When it got to be too much, I started hosting both sides of the local family. My kids are grown with children, and I happily surrendered the hosting duties when grandchildren came. I’m just happy to be invited if they host. My parents have both passed away, but I do treasure those family holidays.
Anonymous
Anonymous wrote:
Anonymous wrote:
Anonymous wrote:
Anonymous wrote:
Anonymous wrote:
Anonymous wrote:
Anonymous wrote:
Anonymous wrote:
Anonymous wrote:Stay home if you want to. If husband wants to take the kids, he can. People can be upset about it if they want. I'm not seeing the problem.


Presumably the problem is that OP would like to spend the holidays with her husband and kids. Duh.


It sounds like (or maybe OP is just projecting) the kids would like more chill time at home on holidays, in which case stay in your jammies on Christmas. Let the kids stay in theirs. If her husband wants to swing by his parents', fine.


Op only talks about what she wants. She wants to be in pajamas and she doesn’t like going there. Not clear where the rest of the family stands.


"eat Thanksgiving or Christmas dinner IN MY PJs while letting the kids be silly instead of dressing up and having to manage them so they have good manners for their guests."

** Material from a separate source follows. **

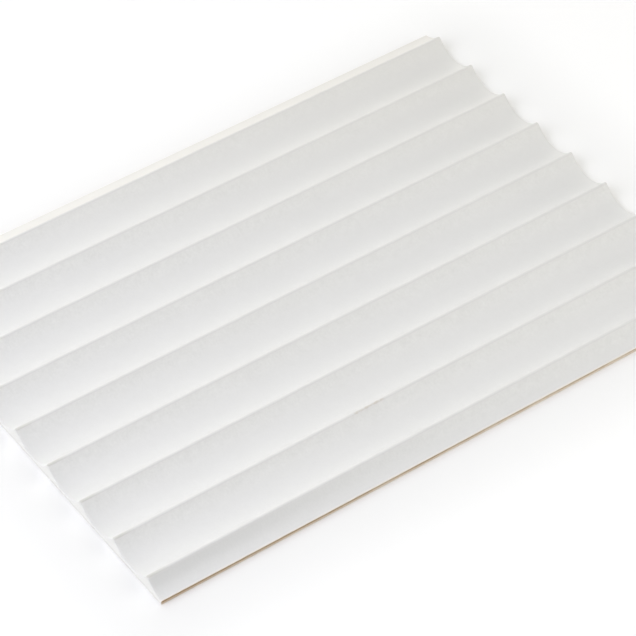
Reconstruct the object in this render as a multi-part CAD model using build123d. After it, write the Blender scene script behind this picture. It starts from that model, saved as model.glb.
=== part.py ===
"""A white-faced board with scalloped flutes along its length, machined from one sheet.

X runs along the flutes, Y across them and Z up out of the fluted face. The origin is the middle of
the flat underside.
"""
from math import sqrt
import os

from build123d import *

# Driving dimensions, in millimetres
crest_count = 9  # crests side by side across the board
crest_pitch = 25.0  # from one crest to the next
edge_margin = 10.0  # from an outer crest to the sawn long edge beside it
board_length = 298.0  # along the flutes, from end to end
flute_depth = 6.0  # from the top of a crest down to the bottom of a flute
web_thickness = 2.0  # board left under the bottom of a flute, thin enough to bend
crest_radius = 1.0  # rounding on top of a crest
end_easing = 0.3  # rounding of the arris between the fluted face and each end

# Sizes that follow
board_thickness = web_thickness + flute_depth
half_pitch = crest_pitch / 2
crest_span = (crest_count - 1) * crest_pitch
half_width = crest_span / 2 + edge_margin

# A crest arc and a flute arc touch where the line between their centres crosses both, so the
# distance between the centres, and with it the flute's radius, follows from pitch and depth.
centre_distance = (half_pitch**2 + flute_depth**2) / (2 * flute_depth)
flute_radius = centre_distance - crest_radius
flute_centre_height = web_thickness + flute_radius
crest_centre_height = board_thickness - crest_radius

# Where the two arcs touch, sideways from the middle of the crest and up from the underside
touch_offset = crest_radius * half_pitch / centre_distance
touch_height = crest_centre_height + crest_radius * (centre_distance - flute_depth) / centre_distance

# Height of the sawn edges, which cut through the outer flutes beside their bottoms
edge_height = flute_centre_height - sqrt(flute_radius**2 - (half_pitch - edge_margin) ** 2)


def section():
    """The outline across the flutes: flat underside, sawn edges and scalloped face."""
    near_foot = (-half_width, 0)
    near_edge = (-half_width, edge_height)
    far_edge = (half_width, edge_height)
    far_foot = (half_width, 0)
    with BuildSketch(Plane.YZ) as outline:
        with BuildLine():
            last_crest_end = near_edge
            for i in range(crest_count):
                crest_middle = -crest_span / 2 + i * crest_pitch
                crest_start = (crest_middle - touch_offset, touch_height)
                crest_end = (crest_middle + touch_offset, touch_height)
                RadiusArc(last_crest_end, crest_start, -flute_radius)
                RadiusArc(crest_start, crest_end, crest_radius)
                last_crest_end = crest_end
            RadiusArc(last_crest_end, far_edge, -flute_radius)
            Polyline(far_edge, far_foot, near_foot, near_edge)
        make_face()
    return outline.sketch


def fluted_panel():
    """The whole board, with the upper arrises of its ends eased as sanding leaves them."""
    board = extrude(section(), amount=board_length / 2, both=True)
    face_arrises = board.edges().filter_by(GeomType.CIRCLE)
    return fillet(face_arrises, radius=end_easing)


os.makedirs("parts", exist_ok=True)
panel = fluted_panel()
panel.label = "fluted_panel"
export_step(panel, "parts/fluted_panel.step")
print("fluted_panel volume", round(panel.volume), "mm3, box", panel.bounding_box().size)
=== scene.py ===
"""The fluted panel as it looks: white primer over machined fibreboard, bare where it was sawn."""

from math import asin, cos, pi, radians, sin, sqrt

import bmesh
import bpy
from mathutils import Matrix, Vector


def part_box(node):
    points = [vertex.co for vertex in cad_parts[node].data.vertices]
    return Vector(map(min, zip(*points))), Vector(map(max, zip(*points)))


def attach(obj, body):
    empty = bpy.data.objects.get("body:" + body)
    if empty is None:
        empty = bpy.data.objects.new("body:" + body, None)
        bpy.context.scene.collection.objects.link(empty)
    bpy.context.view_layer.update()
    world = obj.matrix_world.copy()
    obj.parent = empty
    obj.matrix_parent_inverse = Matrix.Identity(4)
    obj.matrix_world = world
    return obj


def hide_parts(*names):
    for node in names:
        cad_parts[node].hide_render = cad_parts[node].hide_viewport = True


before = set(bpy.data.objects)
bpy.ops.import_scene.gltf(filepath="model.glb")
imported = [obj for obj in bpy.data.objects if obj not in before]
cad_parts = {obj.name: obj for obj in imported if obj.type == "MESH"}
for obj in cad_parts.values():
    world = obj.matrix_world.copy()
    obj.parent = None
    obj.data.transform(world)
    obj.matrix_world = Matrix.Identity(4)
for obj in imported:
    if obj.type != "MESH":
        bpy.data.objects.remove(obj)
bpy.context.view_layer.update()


# The board

# One sheet of fibreboard. A round-nosed cutter has run its flutes from end to end and left a narrow
# crest between each two. The board was primed white, and its long edges were sawn afterwards, part
# way down the outer flutes, so they show the bare brown fibreboard, as its back does.
board_low, board_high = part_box("fluted_panel")
board_length = board_high.x - board_low.x
board_width = board_high.y - board_low.y
board_thickness = board_high.z
half_length = board_length / 2
half_width = board_width / 2

crest_count = 9
edge_margin = 0.010  # from an outer crest to the sawn edge beside it
crest_radius = 0.001  # rounding on top of a crest
web_thickness = 0.002  # board left under the bottom of a flute
end_easing = 0.0005  # rounding where the fluted face meets an end
back_easing = 0.00015  # rounding all round the back

outer_crest = half_width - edge_margin
crest_pitch = 2 * outer_crest / (crest_count - 1)
half_pitch = crest_pitch / 2
flute_depth = board_thickness - web_thickness

# The flute's arc and the crest's arc touch on the line through their centres.
centre_distance = (half_pitch**2 + flute_depth**2) / (2 * flute_depth)
flute_radius = centre_distance - crest_radius
flank_angle = asin(half_pitch / centre_distance)
cut_top = web_thickness + flute_radius - sqrt(flute_radius**2 - (half_pitch - edge_margin) ** 2)

flute_steps = 20  # facets from the bottom of a flute up to a crest
crest_steps = 10  # facets over a crest
square_turn = radians(60)  # far more than the bend between two facets
nearly = 1e-6  # a distance too small to count
slant = Vector((1.0, 0.0371, 0.00713))  # a direction in which no two parts of the mesh lie level


def carry_on(mesh, last_vertex, centre_y, centre_z, angle, steps):
    """Takes the outline on from its last vertex, along an arc round a line parallel to X."""
    swept = bmesh.ops.spin(
        mesh,
        geom=[last_vertex],
        cent=(0, centre_y, centre_z),
        axis=(1, 0, 0),
        dvec=(0, 0, 0),
        angle=angle,
        steps=steps,
        use_merge=False,
    )
    return [v for v in swept["geom_last"] if isinstance(v, bmesh.types.BMVert)][0]


def scalloped_outline(mesh, x):
    """One flute bottom to the next, once for each crest, so it reaches past both sawn edges."""
    first_bottom = -crest_pitch * crest_count / 2
    flute_centre_z = web_thickness + flute_radius
    crest_centre_z = board_thickness - crest_radius
    last = bmesh.ops.create_vert(mesh, co=(x, first_bottom, web_thickness))["vert"][0]
    for i in range(crest_count):
        bottom = first_bottom + i * crest_pitch
        last = carry_on(mesh, last, bottom, flute_centre_z, flank_angle, flute_steps)
        last = carry_on(mesh, last, bottom + half_pitch, crest_centre_z, -2 * flank_angle, crest_steps)
        last = carry_on(mesh, last, bottom + crest_pitch, flute_centre_z, flank_angle, flute_steps)


def is_arris(edge):
    """True where the fluted face, an end, a sawn edge or the back meets its neighbour."""
    return edge.calc_face_angle() > square_turn


def is_face_end(edge):
    """True on the upper arris of an end, which runs across the board and over its crests."""
    first, second = (v.co for v in edge.verts)
    raised = min(first.z, second.z) > nearly
    runs_across = abs(first.x - second.x) < nearly and abs(first.y - second.y) > nearly
    return is_arris(edge) and raised and runs_across


def is_foot(edge):
    """True on the arris all round the back."""
    return is_arris(edge) and max(v.co.z for v in edge.verts) < nearly


def ease(mesh, edges, radius, segments):
    bmesh.ops.bevel(
        mesh, geom=edges, offset=radius, segments=segments, profile=0.5, affect="EDGES", material=-1
    )


def along_slant(part):
    """How far along the slant the middle of a vertex, an edge or a face lies."""
    corners = [part] if isinstance(part, bmesh.types.BMVert) else part.verts
    return sum(v.co.dot(slant) for v in corners) / len(corners)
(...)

It's reasonable to think the kids would prefer not to be in a situation where Mom has to ride herd on them. Although I would stop and let the spouse handle his kids at his parents'


My kids prefer a holiday with lots of people and a party. Otherwise its like every other weekend. Sitting in pjs doing nothing? Nothing special about that.


Is this OP?


Obviously not. But it’s not “reasonable” to conclude kids want to sit home and do nothing on a holiday.


It is if they're being squashed into "acceptable" behavior for the duration of the visit.

Some kids like getting formal, at least occasionally. Some kids don't.


Yes but OP used a lot of I and ME and not us and we so she could very well be the odd person out here.